Log Cabins
Everything my father ever gave me was because it did not fit in his log cabin. I'm talking about the one he moved into after twenty years of about ten moves that he and my mother made since Me.
The first time he called me up, a couple years ago, the familiar tones of his voice, jumped out of sealed cells in my head.
That again was right after my older brother Rich and Shannon got married. I knew they had married. When you don’t get invited, you have a way of finding out more than if you were.
Shannon proved she can have babies. She had one from a previous marriage but that was enough baby-making for Rich. He would rather adopt a child than have one.
So Rich married Shannon and a phone call resulted to me in my cozy pad in a crowded city.
"Hey Vernon," says dad, talking like he had last called me yesterday, "I need you to come look at some stuff I have for you. I think you might like it for your new apartment."
I had not told him about my new apartment and the four I had moved through in the last few years, but like I said, there is a way of getting to know things that people don’t tell you.
"Thanks dad," I said. I had probably sung all the way as I drove to his then home, only to find a moving van parked in the driveway.
"Hi," I say as I go in the open door, wondering if anyone was in. Were people moving out or in?
Dad is covered in peanuts and packing grit as I come in. He and mom are taking out old pictures and packing them in and he has this giant bag of Styrofoam peanuts, some flying around and swirling about his heads like little green birds.
"It's me dad, Vernon," I Say.
"Oh Hi son, I have your stuff ready for you, its all in the next room."
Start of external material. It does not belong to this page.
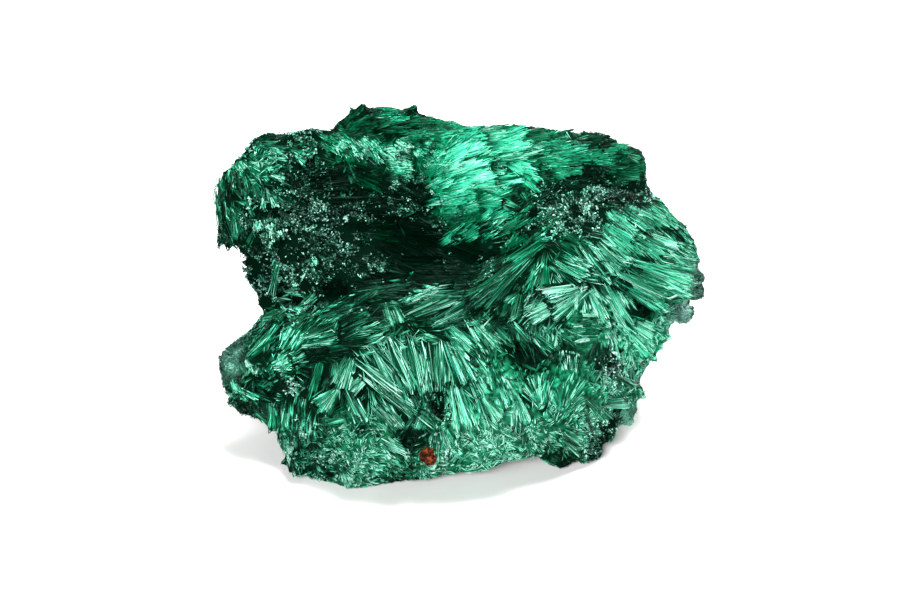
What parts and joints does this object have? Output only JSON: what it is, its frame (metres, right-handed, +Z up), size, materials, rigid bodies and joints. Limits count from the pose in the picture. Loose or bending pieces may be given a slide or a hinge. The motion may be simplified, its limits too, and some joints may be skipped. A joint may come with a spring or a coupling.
{
  "type": "fibrous malachite specimen",
  "caption": "Natural lump of fibrous malachite: fans of silky green needle crystals grown over a rough mass with a dark hollow, standing on the low spots of its underside.",
  "frame": {"origin": "middle of the footprint, on the plane that it rests on", "axes": "+X along its length to its right end, +Y from its display side to its back, +Z up"},
  "size_m": [0.062, 0.0512, 0.0345],
  "materials": {
    "malachite": "silky, fibrous green with near black-green hollows",
    "iron_oxide": "dull, earthy rust brown"
  },
  "bodies": {
    "root": {"malachite_specimen": "malachite"}
  },
  "joints": []
}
He motions me to the room and I see the large wooden magnolia sideboard with the straight wooden lines in the grain and I am reminded sharply just before I tighten my tongue that dad does not like that I notice these things.
I go back and he says, "That will be ten thousand dollars for all that."
I freeze and look at him, the words rearranging themselves in my head, the way they do when you cant believe what you heard and the replay only changes what you understood.
He says after a pressure filled fifteen seconds, "I would have asked Rich to buy the stuff, but he and Shannon are planning to have a baby, they need to save their money."
He is confident I am not going to need money for babies.
"Were moving to a log cabin in Maine," he says. "We've been here two years. It became time to move again son. You know," he says and turns away so I don’t see what happens to the shine in his eyes.
Mom is crying in the background. She had always cried at night since Me. Sometimes I would wake up in the night and she would be crying. I would stand at her door and listen and wonder how dad could not hear her while sleeping beside her.
She waves at half mast to me and I write a check to Dad and he loads all the stuff in my van and I drive off so he does not see what happens to the shine in my eyes.
It was time they had to move again and I blame myself again.
Funny how sometimes the last time you see people happens a long time ago and later you realize, that time I saw them had been a last time. That was two years ago.
There would be no more moving for mom and dad. Apparently one lonely night they had driven off the bridge that led to their log cabin.
Rich must still have been busy planning that baby because I beat him to the cabin. There is a sad sense of Déjà vu because I see a U-Haul in the driveway and it is filled with log-cabin size furniture.
I go in and the house is almost empty. I slowly enter their small sun-chinked rooms. I see my mom's bed and there is a faded old-fashioned looking picture on it. Their marriage photo! I see photos of her holding baby Rich and baby me. She was sad then too.
I think of mom and the life she had led. All those tears that had never quite washed enough out. How she must have felt moving every two years.
She and dad must start out right and slowly people come to ask about your children and then you tell them carefully about Rich and his family and then gently talk about you other son, Me. Time passes and then you tell a little more and a little more and then you’ve told them pretty much what you swore you would not tell, but facts have a way of coming out in the telling.
Once everyone knows and gives you that little space in which you see clearly that they know, that’s when you move. I look around her bedroom and slowly lock the cabin. What was in it is no longer there. I look at the photo one last time. I thought at first it had been mine, but it is dad.
How long had mom been crying before Me, I wondered. Who was it that had wanted to move? What of all those un-caught bedroom tears.
I learned that they had left everything to Rich. The secret, it died with Me.